If it's sloppy mathematically, does anyone know how to correct it, I know for example in single variable calculus crossing out differentials can usually be made rigorous by just quoting the chain rule. What about here?

Answer 1

for the physical curves $C$ with a path between $t_1$ and $t_2$ we have from the fundamental theorem of calculus that

$$\int_C\nabla f\cdot \mathrm{d}\mathbf{r}=f(\mathbf{r}(t_2))-f(\mathbf{r}(t_2))$$

and from this your desired result follows (use after change of integration variable to $\mathbf{v}$ to get kinetic energy)

EDIT:

\begin{align*} W&=\int_C \mathbf{F}\cdot\mathrm{d}\mathbf{r} \\ &=m\int_C \mathbf{v}\cdot\mathrm{d}\mathbf{v} \\ &=m\int_C \nabla_v\left( \frac{\mathbf{v}^2}{2}\right)\cdot\mathrm{d}\mathbf{v} \\ &=\frac{1}{2}m\mathbf{v}(t_2)^2-\frac{1}{2}m\mathbf{v}(t_1)^2 \\ &=\Delta\mathrm{KE} \end{align*}

Answer 2

The work of the net force (which is mathematically just stating that the equation $\mathbf{F} \circ \mathbf{c}=m\mathbf{\ddot{c}}$ holds) is given by the variation of kinectic enery, and this is just an application of the fundamental theorem of calculus and a simple computation: that of the derivative of the real function $$E:\mathbb{R} \to \mathbb{R}$$ $$t \mapsto \frac{m}{2}\langle \mathbf{\dot{c}}(t), \mathbf{\dot{c}}(t)\rangle.$$ We have that $E'(t)=\langle m\mathbf{\ddot{c}}(t),\mathbf{\dot{c}}(t) \rangle$ (this computation does not need Newton's second law, and is mathematical only). However, the fact that $E'(t)=\langle \mathbf{F}(\mathbf{c}(t)),\mathbf{\dot{c}}(t) \rangle$ needs it.

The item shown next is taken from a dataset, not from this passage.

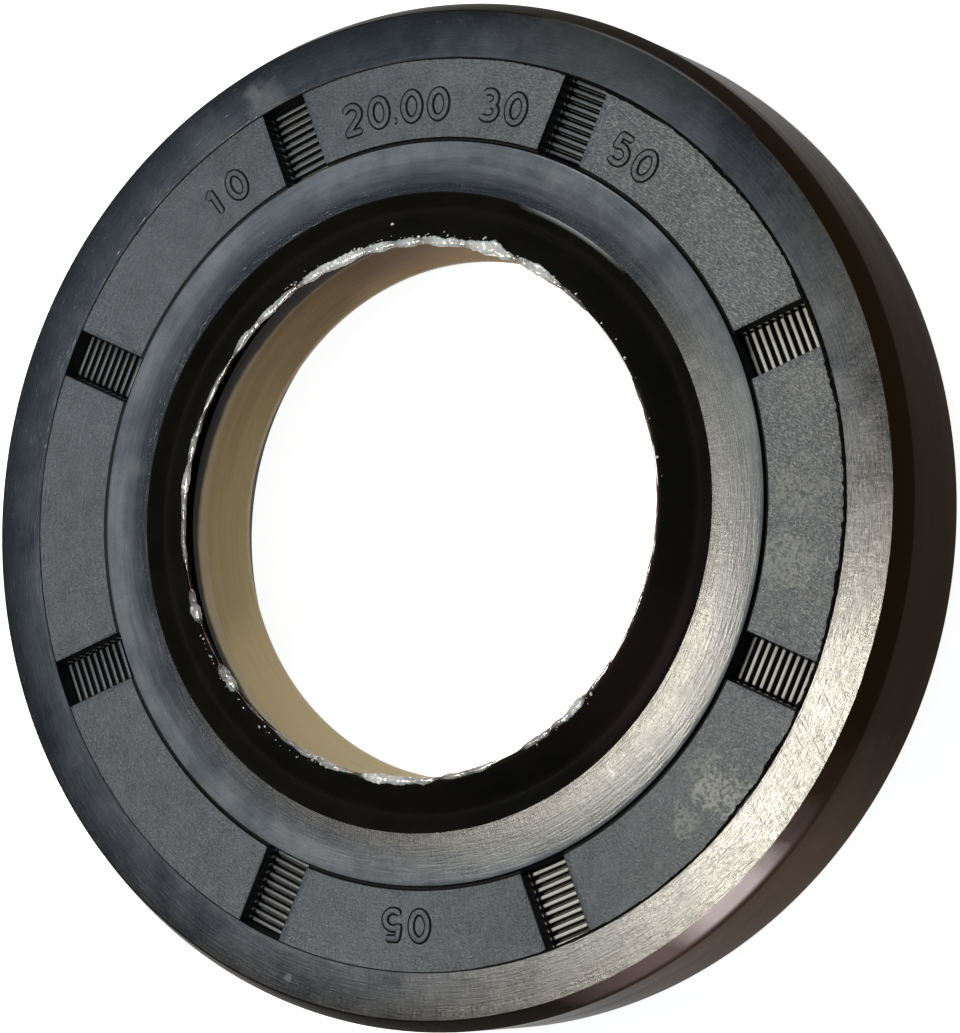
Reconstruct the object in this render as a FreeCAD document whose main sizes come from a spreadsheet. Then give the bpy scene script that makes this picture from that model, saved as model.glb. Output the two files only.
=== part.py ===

By the fundamental theorem of calculus, we have that \begin{align*} E(b)-E(a)=\int_a^bE'=\int_a^b\langle \mathbf{F}(\mathbf{c}(t)),\mathbf{\dot{c}}(t)\rangle dt, \end{align*} and this last one is the definition of the work of $\mathbf{F}$ along $\mathbf{c}$.